Answering these questions often requires a degree of organizational introspection that many companies lack, but which is essential to realizing the potential of ICAs.
From Decisions to Environments
Perhaps the most important takeaway from the report is that ICAs reframe decision-making itself as a design problem. The goal is not just better decisions but smarter environments that make better decisions more likely, more explainable, and more aligned to strategic goals.
As the authors write, “ICAs are not the next stage of automation; they represent the future of choice itself.”
The revolution is not just about faster decisions but about environments where humans and machines collaboratively curate options and where leadership focuses on how choices become visible and viable.

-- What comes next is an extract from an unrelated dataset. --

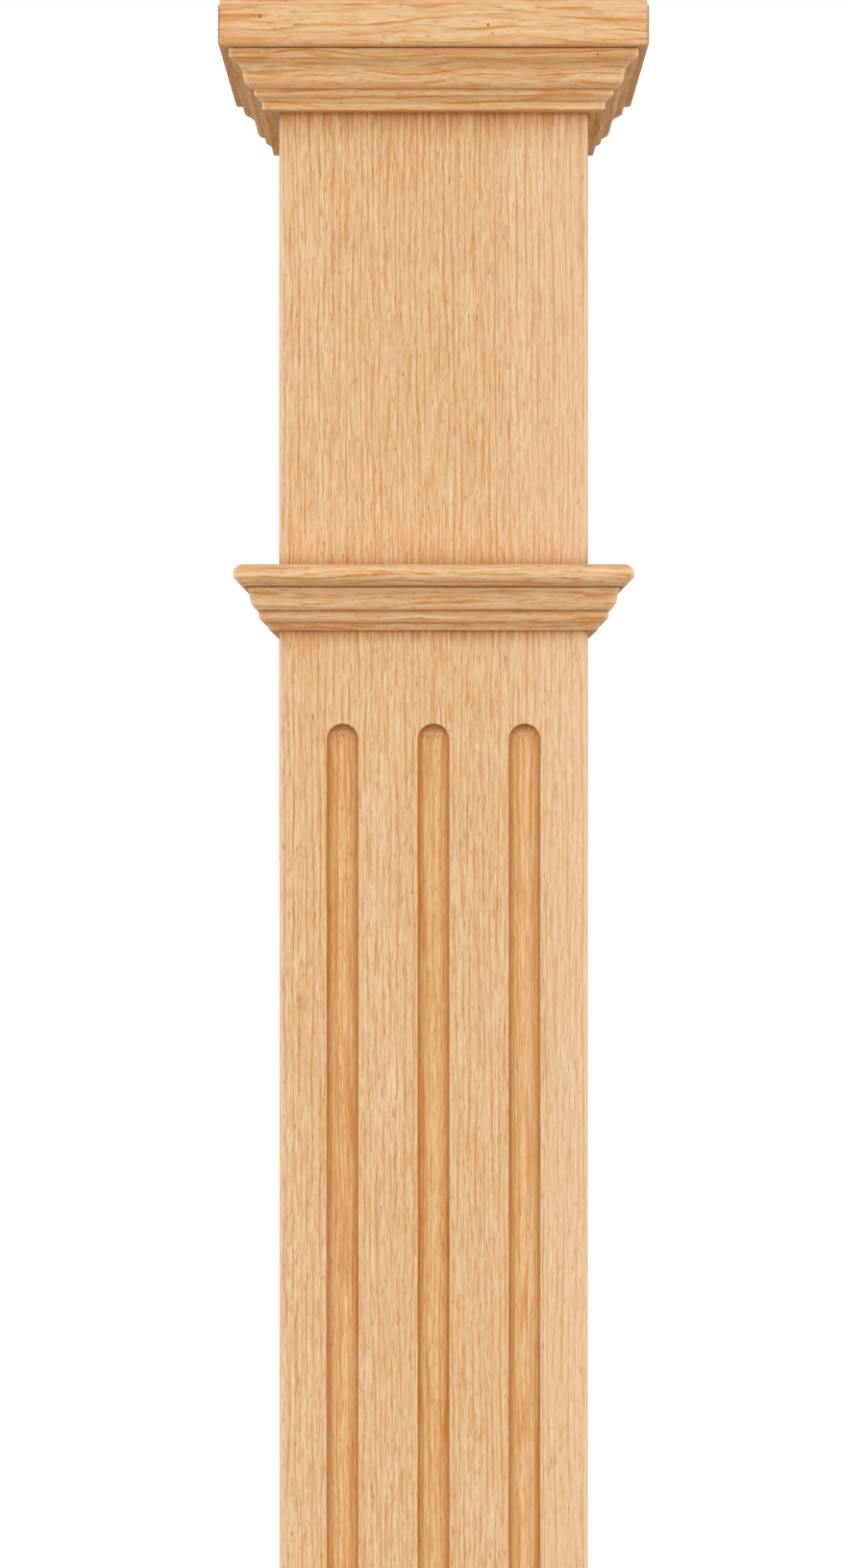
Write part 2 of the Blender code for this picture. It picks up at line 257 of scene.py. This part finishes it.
# Planed and sanded red oak under a thin matt lacquer. It gives the eye a warm cream wood
# with thin golden lines that braid along the grain, short pores and a faint sheen. End
# grain soaks up the lacquer and turns darker. Shade is painted into the colour: darker in
# the quirks, under the mouldings and in the flutes, most on their steep walls, and a
# little redder in the flutes. A highlight is painted paler along the arrises, where the
# wood is also sanded paler.
# Real pores are 0.3 mm wide, under a pixel here, so they are drawn about twice as wide.
OAK_PAINTED_SHADE = "#C8A880"
OAK_END = "#DCCDC0"
OAK_SHADE_UNDER_MOULDING = "#EBD6B8"
OAK_FLUTE_SHADE = "#FAF6EA"
OAK_FLUTE_WALL_SHADE = "#F0CD9A"
OAK_ARRIS_HIGHLIGHT = "#FBE3BE"
OAK_KNOT = "#8A4F26"
OAK_KNOT_SHARE = 0.8
OAK_IOR = 1.5
OAK_ROUGHEST = 0.7
OAK_SMOOTHEST = 0.56
OAK_RELIEF = 0.4
OAK_RELIEF_STRENGTH = 0.25
OAK_RELIEF_DEPTH = 0.0001
# How far the wood looks round for a quirk to paint shade in, and how thin it is at an
# arris that gets a painted highlight.
PAINTED_SHADE_REACH = 0.02
ARRIS_REACH = 0.0014
# The grain is drawn in mm. Its rings sway by up to so many radians, over so many mm.
PER_METRE = 1000
RING_SWAY = 9
RING_SWAY_LENGTH = 160
# A flute cuts across the rings: so many radians of them for each mm of depth.
FLUTE_RING_TURN = 4.2
FLUTE_RING_SWAY = 16
FLUTE_RING_SIZE = (4.5, 120)
FLUTE_SHOWS_FROM = 0.3
FLUTE_SHOWS_FULLY = 1.5
# Close under a moulding, this share of the strip of painted shade is darker still.
CONTACT_SHARE = 0.15
SHADE_UNDER_SIZE = (2.4, 60)


def oak_finish(name, turn, spot, cut):
    """Oak cut from its own spot in the log. After the turn the grain runs along +Z."""
    material = bpy.data.materials.new(name)
    material.use_nodes = True
    tree = material.node_tree
    shader = tree.nodes["Principled BSDF"]
    shader.inputs["IOR"].default_value = OAK_IOR
    from_log = Euler(turn).to_matrix().transposed()

    def drawn_noise(place, size, detail, output="Fac"):
        """Noise that is drawn out along the grain. Its size is in mm across and along."""
        across, along = size
        stretched = add_node(
            tree, "ShaderNodeVectorMath",
            {"operation": "MULTIPLY", 1: (1 / across, 1 / across, 1 / along)}, {0: place},
        ).outputs[0]
        return add_node(
            tree, "ShaderNodeTexNoise", {"Scale": 1, "Detail": detail, "Roughness": 0.55},
            {"Vector": stretched},
        ).outputs[output]

    def overlap(ranges, most=1):
        """How far all the values have gone from their starts to their ends, times the most."""
        share = None
        for value, start, end in ranges:
            reached = add_node(
                tree, "ShaderNodeMapRange",
                {
                    "interpolation_type": "SMOOTHSTEP", "From Min": start, "From Max": end,
                    "To Max": most if share is None else 1,
                },
                {"Value": value},
            ).outputs[0]
            if share is not None:
                reached = add_node(
                    tree, "ShaderNodeMath", {"operation": "MULTIPLY"}, {0: share, 1: reached}
                ).outputs[0]
            share = reached
        return share

    def tint(base, colour, ranges, most=1, blend="MIX"):
        """Tints the base with a colour where the ranges overlap.

        The two colours of a Mix node are its inputs 6 and 7.
        """
        settings = {"data_type": "RGBA", "blend_type": blend, 7: linear_colour(colour)}
        links = {0: overlap(ranges, most)}
        if isinstance(base, str):
            settings[6] = linear_colour(base)
        else:
            links[6] = base
        return add_node(tree, "ShaderNodeMix", settings, links).outputs[2]

    def ring_wave(count, sway, size, detail):
        """A wave with its crest at each growth ring, from an angle that counts the rings."""
        phase = add_node(
            tree, "ShaderNodeMath", {"operation": "MULTIPLY_ADD", 1: sway},
            {0: drawn_noise(grain, size, detail), 2: count},
        ).outputs[0]
        return add_node(tree, "ShaderNodeMath", {"operation": "SINE"}, {0: phase}).outputs[0]

    def facing(way):
        """How far the surface faces one way, from -1 to 1."""
        return add_node(
            tree, "ShaderNodeVectorMath", {"operation": "DOT_PRODUCT", 1: from_log @ Vector(way)},
            {0: places["Normal"]},
        ).outputs["Value"]

    places = add_node(tree, "ShaderNodeTexCoord", {}).outputs
    log = add_node(
        tree, "ShaderNodeMapping",
        {"Scale": (PER_METRE, PER_METRE, PER_METRE), "Rotation": turn, "Location": spot},
        {"Vector": places["Object"]},
    ).outputs[0]
    grain = log
    for amount, size in cut["wander"]:
        grain = add_node(
            tree, "ShaderNodeVectorMath", {"operation": "MULTIPLY_ADD", 1: (amount, amount, 0)},
            {0: drawn_noise(grain, size, 1, "Color"), 2: grain},
        ).outputs[0]

    # Noise keeps mostly between 0.25 and 0.75, and each layer shows in a part of that.
    bands = (drawn_noise(grain, cut["band_size"], 2), 0.36, 0.64)
    streaks = (drawn_noise(grain, cut["streak_size"], 2), 0.34, 0.66)
    threads = drawn_noise(grain, cut["thread_size"], 1)
    pores = (drawn_noise(grain, cut["pore_size"], 1), 0.6, 0.74)
    colour = tint(cut["cream"], cut["gold"], [bands], cut["band_share"])
    colour = tint(colour, cut["gold"], [streaks], cut["streak_share"])
    colour = tint(colour, cut["light"], [(threads, 0.52, 0.72)], cut["thread_share"])
    colour = tint(colour, cut["line"], [(threads, 0.48, 0.28)], cut["thread_share"])
    for spacing, way, sharp, length, share in cut["rings"]:
        turn_each = [2 * math.pi / spacing * part for part in way]
        count = add_node(
            tree, "ShaderNodeVectorMath", {"operation": "DOT_PRODUCT", 1: turn_each}, {0: grain}
        ).outputs["Value"]
        wave = ring_wave(count, RING_SWAY, (3 * spacing, RING_SWAY_LENGTH), 1)
        breaks = drawn_noise(grain, (0.7 * spacing, length), 2)
        colour = tint(colour, cut["line"], [(wave, sharp, 1), (breaks, 0.38, 0.6)], share)
    colour = tint(colour, cut["pore"], [pores], cut["pore_share"])

    if "knot_radius" in cut:
        knots = add_node(
            tree, "ShaderNodeTexVoronoi", {"Scale": 1 / cut["knot_spacing"]}, {"Vector": grain}
        ).outputs["Distance"]
        heart = cut["knot_radius"] / 2
        colour = tint(colour, OAK_KNOT, [(knots, cut["knot_radius"], heart)], OAK_KNOT_SHARE)

    if "face" in cut:
        # Each board turns lighter towards one side, across its width.
        across = add_node(tree, "ShaderNodeSeparateXYZ", {}, {0: grain}).outputs["X"]
        low, high = [spot[0] + place for place in cut["lighter_side"]]
        colour = tint(colour, cut["light"], [(across, low, high)], cut["lighter_side_share"])

        log_axes = add_node(tree, "ShaderNodeSeparateXYZ", {}, {0: log}).outputs
        depth = add_node(
            tree, "ShaderNodeMath", {"operation": "SUBTRACT", 1: spot[1] - cut["face"]},
            {0: log_axes["Y"]},
        ).outputs[0]
        in_flute = (depth, FLUTE_SHOWS_FROM, FLUTE_SHOWS_FULLY)
        count = add_node(
            tree, "ShaderNodeMath", {"operation": "MULTIPLY", 1: FLUTE_RING_TURN}, {0: depth}
        ).outputs[0]
        wave = ring_wave(count, FLUTE_RING_SWAY, FLUTE_RING_SIZE, 2)
        colour = tint(colour, cut["line"], [(wave, 0.3, 1), in_flute], cut["flute_share"])
        # Painted shade: the flutes are darker and a little redder, and darker still on their steep
        # walls.
        colour = tint(colour, OAK_FLUTE_SHADE, [in_flute], blend="MULTIPLY")
        steep = (facing((0, -1, 0)), 0.92, 0.35)
        colour = tint(colour, OAK_FLUTE_WALL_SHADE, [steep, in_flute], blend="MULTIPLY")

        # Painted shade: a streaked darker strip under each moulding, darker still close under it.
        height = log_axes["Z"]
        uneven = (drawn_noise(grain, SHADE_UNDER_SIZE, 1), 0.3, 0.6)
        for underside, reach in cut["shade_under_mouldings"]:
            edge = spot[2] + underside
            below = (height, edge + 1, edge)
            near = (height, edge - reach, edge)
            contact = (height, edge - CONTACT_SHARE * reach, edge)
            colour = tint(colour, OAK_SHADE_UNDER_MOULDING, [near, uneven, below], blend="MULTIPLY")
            colour = tint(colour, OAK_SHADE_UNDER_MOULDING, [contact, below], blend="MULTIPLY")

    # Painted shade: the colour turns darker where nearby wood hides the open sky.
    open_sky = add_node(
        tree, "ShaderNodeAmbientOcclusion",
        {"samples": 12, "only_local": cut["shaded_by_self_only"], "Distance": PAINTED_SHADE_REACH},
    ).outputs["AO"]
    in_wood = add_node(
        tree, "ShaderNodeAmbientOcclusion",
        {"samples": 8, "only_local": True, "inside": True, "Distance": ARRIS_REACH},
    ).outputs["AO"]
    # Painted highlight: paler along thin, open arrises, where the wood is also sanded paler.
    arris = [(in_wood, 0.9, 0.5), (open_sky, 0.6, 0.9)]
    colour = tint(colour, OAK_ARRIS_HIGHLIGHT, arris, cut["arris_highlight_share"])
    colour = tint(colour, OAK_PAINTED_SHADE, [(open_sky, *cut["shade_range"])], blend="MULTIPLY")
    end_on = add_node(
        tree, "ShaderNodeMath", {"operation": "ABSOLUTE"}, {0: facing((0, 0, 1))}
    ).outputs[0]
    colour = tint(colour, OAK_END, [(end_on, 0.35, 0.85)], blend="MULTIPLY")
    tree.links.new(colour, shader.inputs["Base Color"])

    gloss = add_node(
        tree, "ShaderNodeMapRange", {"To Min": OAK_SMOOTHEST, "To Max": OAK_ROUGHEST},
        {"Value": overlap([streaks])},
    ).outputs[0]
    tree.links.new(gloss, shader.inputs["Roughness"])
    relief = add_node(
        tree, "ShaderNodeMath", {"operation": "SUBTRACT"},
        {0: overlap([streaks], OAK_RELIEF), 1: overlap([pores], OAK_RELIEF)},
    ).outputs[0]
    bump = add_node(
        tree, "ShaderNodeBump",
        {"Strength": OAK_RELIEF_STRENGTH, "Distance": OAK_RELIEF_DEPTH}, {"Height": relief},
    ).outputs[0]
    tree.links.new(bump, shader.inputs["Normal"])
    return material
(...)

In this future, decision-making becomes less about individual heroics and more about orchestration, coordinating human and machine intelligence in ways that are adaptive, transparent, and generative.

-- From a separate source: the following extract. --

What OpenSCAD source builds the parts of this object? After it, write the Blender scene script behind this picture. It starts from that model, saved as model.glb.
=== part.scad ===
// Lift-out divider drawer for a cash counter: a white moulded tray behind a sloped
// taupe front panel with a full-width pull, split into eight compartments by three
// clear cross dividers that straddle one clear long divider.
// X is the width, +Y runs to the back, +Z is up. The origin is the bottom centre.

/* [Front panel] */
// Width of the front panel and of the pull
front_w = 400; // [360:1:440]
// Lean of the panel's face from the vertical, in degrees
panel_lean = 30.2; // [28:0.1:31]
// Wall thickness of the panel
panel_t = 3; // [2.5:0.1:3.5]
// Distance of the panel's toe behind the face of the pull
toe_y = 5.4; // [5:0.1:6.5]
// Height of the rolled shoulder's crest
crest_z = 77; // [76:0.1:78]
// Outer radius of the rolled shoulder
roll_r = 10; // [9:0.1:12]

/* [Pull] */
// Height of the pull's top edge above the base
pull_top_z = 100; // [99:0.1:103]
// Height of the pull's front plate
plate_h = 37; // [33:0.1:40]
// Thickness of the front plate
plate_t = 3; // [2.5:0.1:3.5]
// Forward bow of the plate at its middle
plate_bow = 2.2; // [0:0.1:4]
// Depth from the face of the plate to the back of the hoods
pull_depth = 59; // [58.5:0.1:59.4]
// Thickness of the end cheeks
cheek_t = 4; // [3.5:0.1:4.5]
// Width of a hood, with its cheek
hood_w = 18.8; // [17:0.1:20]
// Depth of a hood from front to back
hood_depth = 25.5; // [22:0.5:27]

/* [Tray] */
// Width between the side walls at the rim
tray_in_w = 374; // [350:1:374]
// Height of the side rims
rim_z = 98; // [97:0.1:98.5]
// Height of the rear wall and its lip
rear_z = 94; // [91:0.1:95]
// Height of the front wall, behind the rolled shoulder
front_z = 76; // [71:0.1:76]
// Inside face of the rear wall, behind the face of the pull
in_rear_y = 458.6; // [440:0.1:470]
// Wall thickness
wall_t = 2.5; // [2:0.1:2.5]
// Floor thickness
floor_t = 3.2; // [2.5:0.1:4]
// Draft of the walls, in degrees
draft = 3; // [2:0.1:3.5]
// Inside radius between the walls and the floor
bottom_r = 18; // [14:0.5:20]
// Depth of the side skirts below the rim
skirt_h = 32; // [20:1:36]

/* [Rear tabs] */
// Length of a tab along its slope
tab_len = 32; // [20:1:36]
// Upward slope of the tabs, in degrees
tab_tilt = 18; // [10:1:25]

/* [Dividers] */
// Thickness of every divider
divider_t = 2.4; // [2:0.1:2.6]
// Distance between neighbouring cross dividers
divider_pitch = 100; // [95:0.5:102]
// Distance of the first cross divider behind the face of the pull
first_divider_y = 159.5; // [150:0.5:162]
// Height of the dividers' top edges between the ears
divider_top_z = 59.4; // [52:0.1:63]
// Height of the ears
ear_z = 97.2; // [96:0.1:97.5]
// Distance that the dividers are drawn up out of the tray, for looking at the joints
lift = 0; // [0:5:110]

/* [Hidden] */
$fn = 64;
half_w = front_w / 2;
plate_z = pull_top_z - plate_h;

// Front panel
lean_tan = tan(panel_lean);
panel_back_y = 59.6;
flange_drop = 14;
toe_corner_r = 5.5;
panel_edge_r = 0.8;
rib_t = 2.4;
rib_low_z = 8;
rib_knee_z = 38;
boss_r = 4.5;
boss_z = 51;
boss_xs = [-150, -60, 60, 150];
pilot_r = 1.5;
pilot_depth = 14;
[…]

The research makes clear that most organizations are in the early stages of this journey. ICA adoption often begins with pilots and partial deployments, learning iteratively from both success and failure. Cultural inertia, bad data, and rigid workflows remain major barriers.
But the direction of travel is clear. Companies that cling to static decision frameworks will struggle in markets that demand adaptability. Those that embrace ICAs as platforms for empowerment, not just optimization, will gain a strategic edge.
As one executive put it, “You don’t scale AI. You scale trust in the system making the decisions.”
For leaders, this represents both a challenge and an opportunity.
The challenge is to rethink governance, culture, and measurement in ways that are attuned to dynamic, collaborative decision environments.
The opportunity is to unlock human judgment, creativity, and confidence by designing environments that illuminate rather than obscure the best paths forward.
In the end, better choices don’t just lead to better decisions. They lead to better decision makers.